Reproduce each line of the listing exactly.

#### Stored data
◇ ◇ ◇ ◇
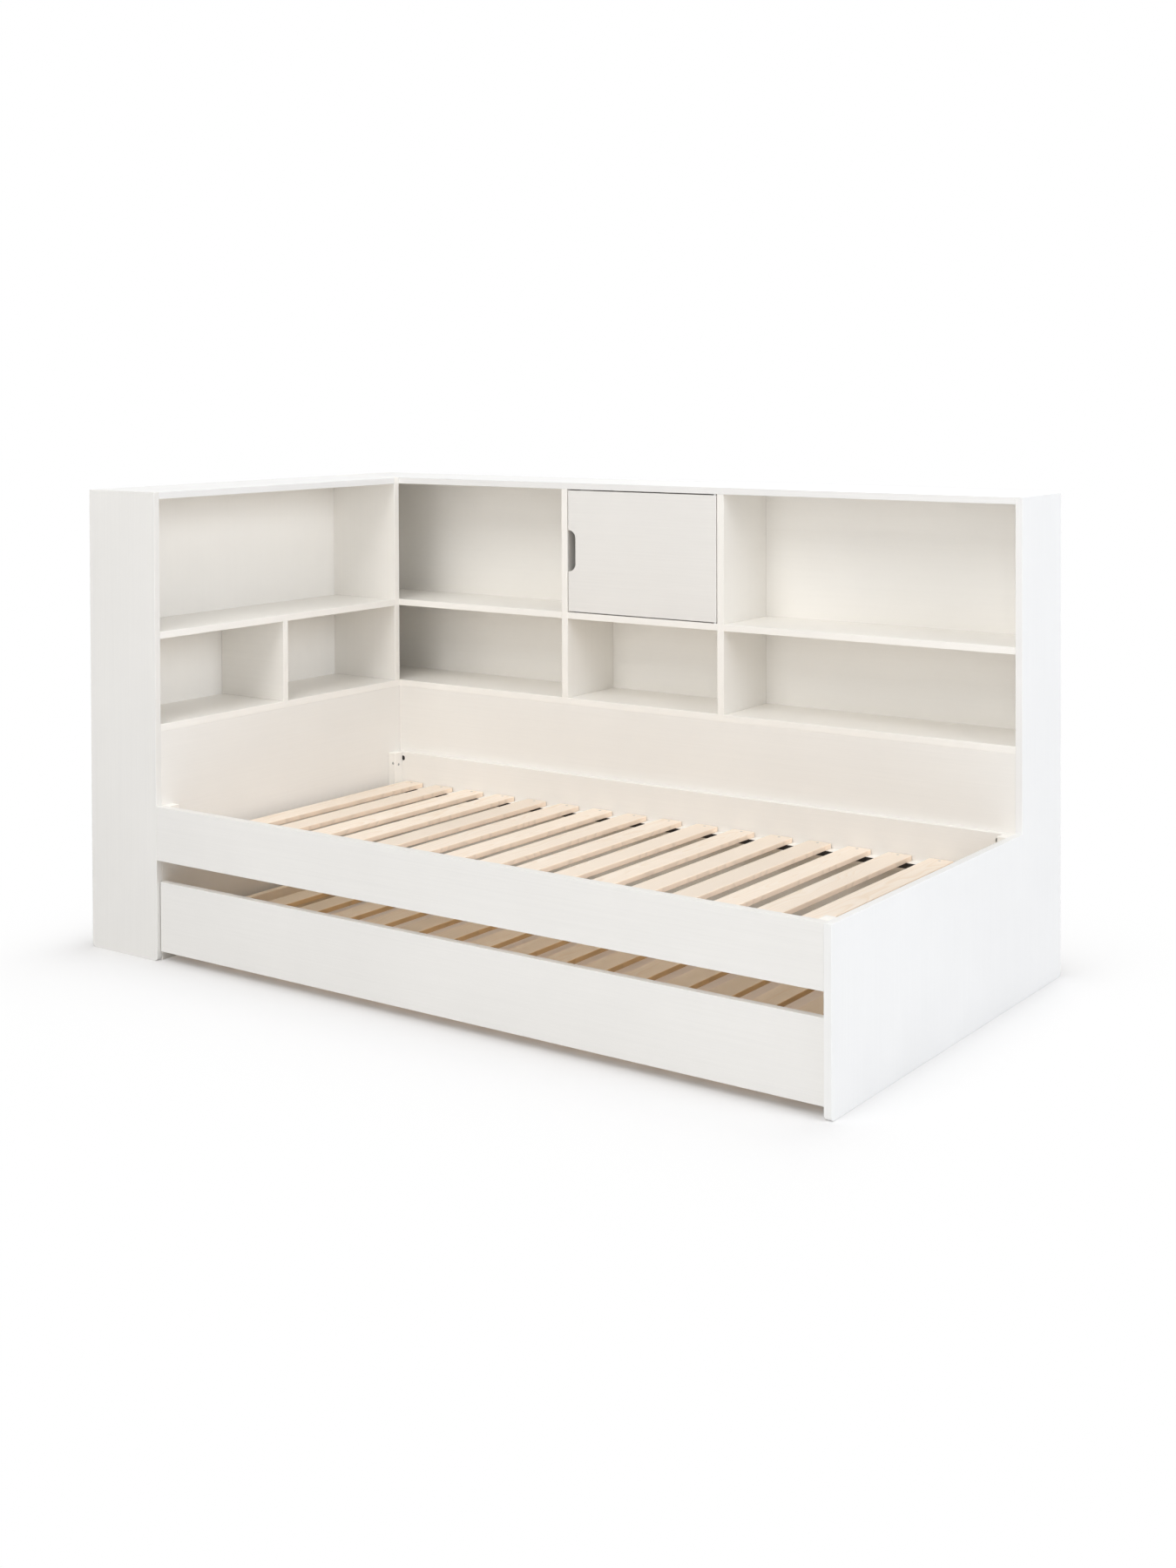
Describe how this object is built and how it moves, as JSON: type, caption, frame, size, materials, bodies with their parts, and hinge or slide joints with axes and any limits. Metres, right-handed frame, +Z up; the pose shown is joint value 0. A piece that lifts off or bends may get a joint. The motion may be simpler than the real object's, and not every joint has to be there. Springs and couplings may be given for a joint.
{
  "type": "bookcase headboard bed",
  "caption": "Corner day bed with open bookcases at its head and along the wall, a small cupboard with a notched door, a slatted base and a slatted trundle that rolls out in front.",
  "frame": {"origin": "middle of the footprint, on the floor", "axes": "+X along the bed from the headboard bookcase to the end panel, +Y from the open front to the wall, +Z up"},
  "size_m": [2.17, 1.19, 1.194],
  "materials": {
    "lacquered_board": "satin white lacquer on board",
    "back_sheet": "white painted fibreboard",
    "pine": "planed pine, unvarnished",
    "steel": "zinc plated",
    "zinc": "die-cast, dull",
    "plastic": "white moulded",
    "roller_plastic": "black moulded"
  },
  "bodies": {
    "bed": {"headboard_front_side": "lacquered_board", "headboard_inner_side": "lacquered_board", "headboard_lower_partition": "lacquered_board", "headboard_top": "lacquered_board", "headboard_shelf": "lacquered_board", "headboard_base": "lacquered_board", "headboard_divider": "lacquered_board", "headboard_lower_panel": "lacquered_board", "rear_left_side": "lacquered_board", "rear_top": "lacquered_board", "rear_base": "lacquered_board", "rear_divider_left": "lacquered_board", "rear_divider_right": "lacquered_board", "rear_shelf_left": "lacquered_board", "rear_shelf_middle": "lacquered_board", "rear_shelf_right": "lacquered_board", "rear_lower_panel": "lacquered_board", "rear_lower_partitions": "lacquered_board", "end_panel": "lacquered_board", "front_rail": "lacquered_board", "rear_rail": "lacquered_board", "slat_ledgers": "lacquered_board", "corner_blocks": "lacquered_board", "headboard_back": "back_sheet", "rear_back": "back_sheet", "bed_slat_01": "pine", "bed_slat_02": "pine", "bed_slat_03": "pine", "bed_slat_04": "pine", "bed_slat_05": "pine", "bed_slat_06": "pine", "bed_slat_07": "pine", "bed_slat_08": "pine", "bed_slat_09": "pine", "bed_slat_10": "pine", "bed_slat_11": "pine", "bed_slat_12": "pine", "bed_slat_13": "pine", "bed_slat_14": "pine", "bed_slat_15": "pine", "bed_slat_16": "pine", "bed_slat_17": "pine", "cam_fittings": "zinc", "bed_screws": "steel", "door_pivots": "steel", "door_catch": "plastic"},
    "door": {"cupboard_door": "lacquered_board"},
    "trundle": {"trundle_front": "lacquered_board", "trundle_left_end": "lacquered_board", "trundle_right_end": "lacquered_board", "trundle_rear": "lacquered_board", "trundle_ledgers": "lacquered_board", "trundle_slats": "pine", "trundle_screws": "steel", "roller_brackets": "steel", "roller_axles": "steel"},
    "roller_front_left": {"roller_front_left": "roller_plastic"},
    "roller_front_right": {"roller_front_right": "roller_plastic"},
    "roller_rear_left": {"roller_rear_left": "roller_plastic"},
    "roller_rear_right": {"roller_rear_right": "roller_plastic"}
  },
  "joints": [
    {"name": "door_hinge", "type": "hinge", "parent": "bed", "child": "door", "pos_m": [0.2345, 0.363, 1.007], "axis": [0, 0, 1], "range_deg": [0, 100]},
    {"name": "trundle_slide", "type": "slide", "parent": "bed", "child": "trundle", "axis": [0, -1, 0], "range_m": [0, 0.9]},
    {"name": "roller_front_left_turn", "type": "hinge", "parent": "trundle", "child": "roller_front_left", "pos_m": [-0.791, -0.495, 0.025], "axis": [1, 0, 0], "range_deg": [0, 2063]},
    {"name": "roller_rear_left_turn", "type": "hinge", "parent": "trundle", "child": "roller_rear_left", "pos_m": [-0.791, 0.238, 0.025], "axis": [1, 0, 0], "range_deg": [0, 2063]},
    {"name": "roller_front_right_turn", "type": "hinge", "parent": "trundle", "child": "roller_front_right", "pos_m": [1.016, -0.495, 0.025], "axis": [1, 0, 0], "range_deg": [0, 2063]},
    {"name": "roller_rear_right_turn", "type": "hinge", "parent": "trundle", "child": "roller_rear_right", "pos_m": [1.016, 0.238, 0.025], "axis": [1, 0, 0], "range_deg": [0, 2063]}
  ],
  "couplings": [
    {"joint": "roller_front_left_turn", "follows": "trundle_slide", "rad_per_m": 40},
    {"joint": "roller_front_right_turn", "follows": "trundle_slide", "rad_per_m": 40},
    {"joint": "roller_rear_left_turn", "follows": "trundle_slide", "rad_per_m": 40},
    {"joint": "roller_rear_right_turn", "follows": "trundle_slide", "rad_per_m": 40}
  ]
}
◇ ◇ ◇ ◇
#### Response to the task
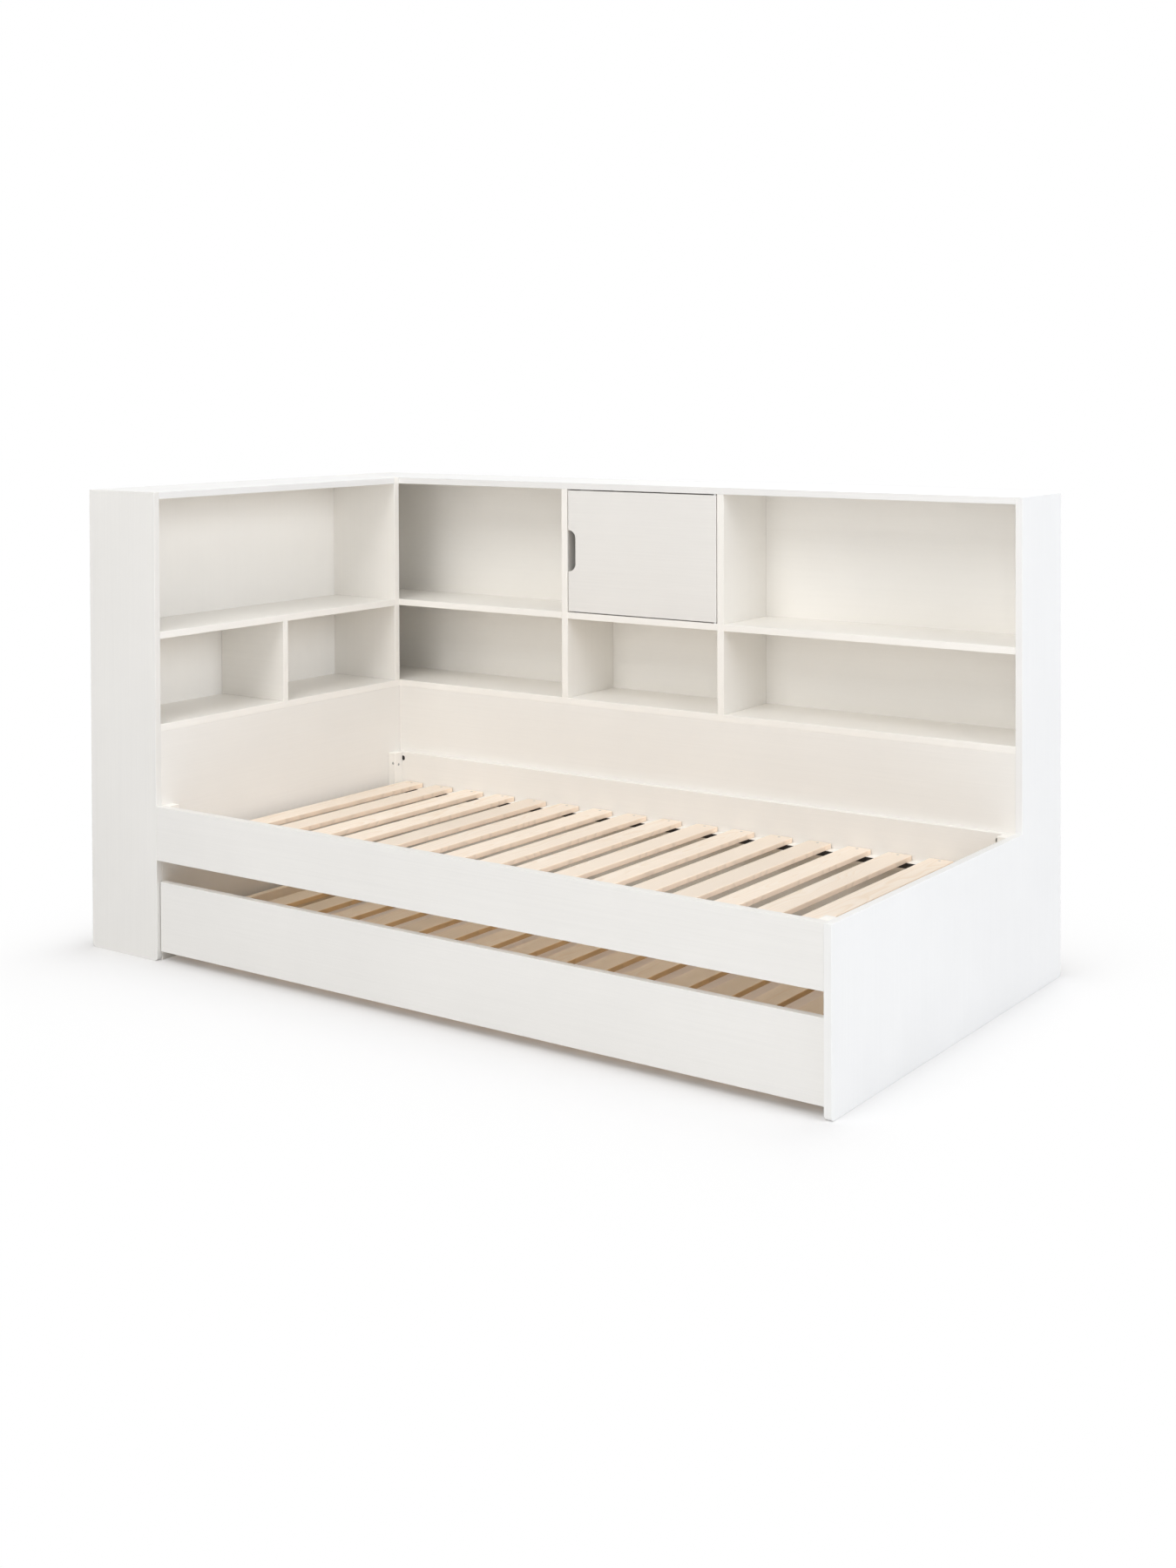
Describe how this object is built and how it moves, as JSON: type, caption, frame, size, materials, bodies with their parts, and hinge or slide joints with axes and any limits. Metres, right-handed frame, +Z up; the pose shown is joint value 0. A piece that lifts off or bends may get a joint. The motion may be simpler than the real object's, and not every joint has to be there. Springs and couplings may be given for a joint.
{
  "type": "bookcase headboard bed",
  "caption": "Corner day bed with open bookcases at its head and along the wall, a small cupboard with a notched door, a slatted base and a slatted trundle that rolls out in front.",
  "frame": {"origin": "middle of the footprint, on the floor", "axes": "+X along the bed from the headboard bookcase to the end panel, +Y from the open front to the wall, +Z up"},
  "size_m": [2.17, 1.19, 1.194],
  "materials": {
    "lacquered_board": "satin white lacquer on board",
    "back_sheet": "white painted fibreboard",
    "pine": "planed pine, unvarnished",
    "steel": "zinc plated",
    "zinc": "die-cast, dull",
    "plastic": "white moulded",
    "roller_plastic": "black moulded"
  },
  "bodies": {
    "bed": {"headboard_front_side": "lacquered_board", "headboard_inner_side": "lacquered_board", "headboard_lower_partition": "lacquered_board", "headboard_top": "lacquered_board", "headboard_shelf": "lacquered_board", "headboard_base": "lacquered_board", "headboard_divider": "lacquered_board", "headboard_lower_panel": "lacquered_board", "rear_left_side": "lacquered_board", "rear_top": "lacquered_board", "rear_base": "lacquered_board", "rear_divider_left": "lacquered_board", "rear_divider_right": "lacquered_board", "rear_shelf_left": "lacquered_board", "rear_shelf_middle": "lacquered_board", "rear_shelf_right": "lacquered_board", "rear_lower_panel": "lacquered_board", "rear_lower_partitions": "lacquered_board", "end_panel": "lacquered_board", "front_rail": "lacquered_board", "rear_rail": "lacquered_board", "slat_ledgers": "lacquered_board", "corner_blocks": "lacquered_board", "headboard_back": "back_sheet", "rear_back": "back_sheet", "bed_slat_01": "pine", "bed_slat_02": "pine", "bed_slat_03": "pine", "bed_slat_04": "pine", "bed_slat_05": "pine", "bed_slat_06": "pine", "bed_slat_07": "pine", "bed_slat_08": "pine", "bed_slat_09": "pine", "bed_slat_10": "pine", "bed_slat_11": "pine", "bed_slat_12": "pine", "bed_slat_13": "pine", "bed_slat_14": "pine", "bed_slat_15": "pine", "bed_slat_16": "pine", "bed_slat_17": "pine", "cam_fittings": "zinc", "bed_screws": "steel", "door_pivots": "steel", "door_catch": "plastic"},
    "door": {"cupboard_door": "lacquered_board"},
    "trundle": {"trundle_front": "lacquered_board", "trundle_left_end": "lacquered_board", "trundle_right_end": "lacquered_board", "trundle_rear": "lacquered_board", "trundle_ledgers": "lacquered_board", "trundle_slats": "pine", "trundle_screws": "steel", "roller_brackets": "steel", "roller_axles": "steel"},
    "roller_front_left": {"roller_front_left": "roller_plastic"},
    "roller_front_right": {"roller_front_right": "roller_plastic"},
    "roller_rear_left": {"roller_rear_left": "roller_plastic"},
    "roller_rear_right": {"roller_rear_right": "roller_plastic"}
  },
  "joints": [
    {"name": "door_hinge", "type": "hinge", "parent": "bed", "child": "door", "pos_m": [0.2345, 0.363, 1.007], "axis": [0, 0, 1], "range_deg": [0, 100]},
    {"name": "trundle_slide", "type": "slide", "parent": "bed", "child": "trundle", "axis": [0, -1, 0], "range_m": [0, 0.9]},
    {"name": "roller_front_left_turn", "type": "hinge", "parent": "trundle", "child": "roller_front_left", "pos_m": [-0.791, -0.495, 0.025], "axis": [1, 0, 0], "range_deg": [0, 2063]},
    {"name": "roller_rear_left_turn", "type": "hinge", "parent": "trundle", "child": "roller_rear_left", "pos_m": [-0.791, 0.238, 0.025], "axis": [1, 0, 0], "range_deg": [0, 2063]},
    {"name": "roller_front_right_turn", "type": "hinge", "parent": "trundle", "child": "roller_front_right", "pos_m": [1.016, -0.495, 0.025], "axis": [1, 0, 0], "range_deg": [0, 2063]},
    {"name": "roller_rear_right_turn", "type": "hinge", "parent": "trundle", "child": "roller_rear_right", "pos_m": [1.016, 0.238, 0.025], "axis": [1, 0, 0], "range_deg": [0, 2063]}
  ],
  "couplings": [
    {"joint": "roller_front_left_turn", "follows": "trundle_slide", "rad_per_m": 40},
    {"joint": "roller_front_right_turn", "follows": "trundle_slide", "rad_per_m": 40},
    {"joint": "roller_rear_left_turn", "follows": "trundle_slide", "rad_per_m": 40},
    {"joint": "roller_rear_right_turn", "follows": "trundle_slide", "rad_per_m": 40}
  ]
}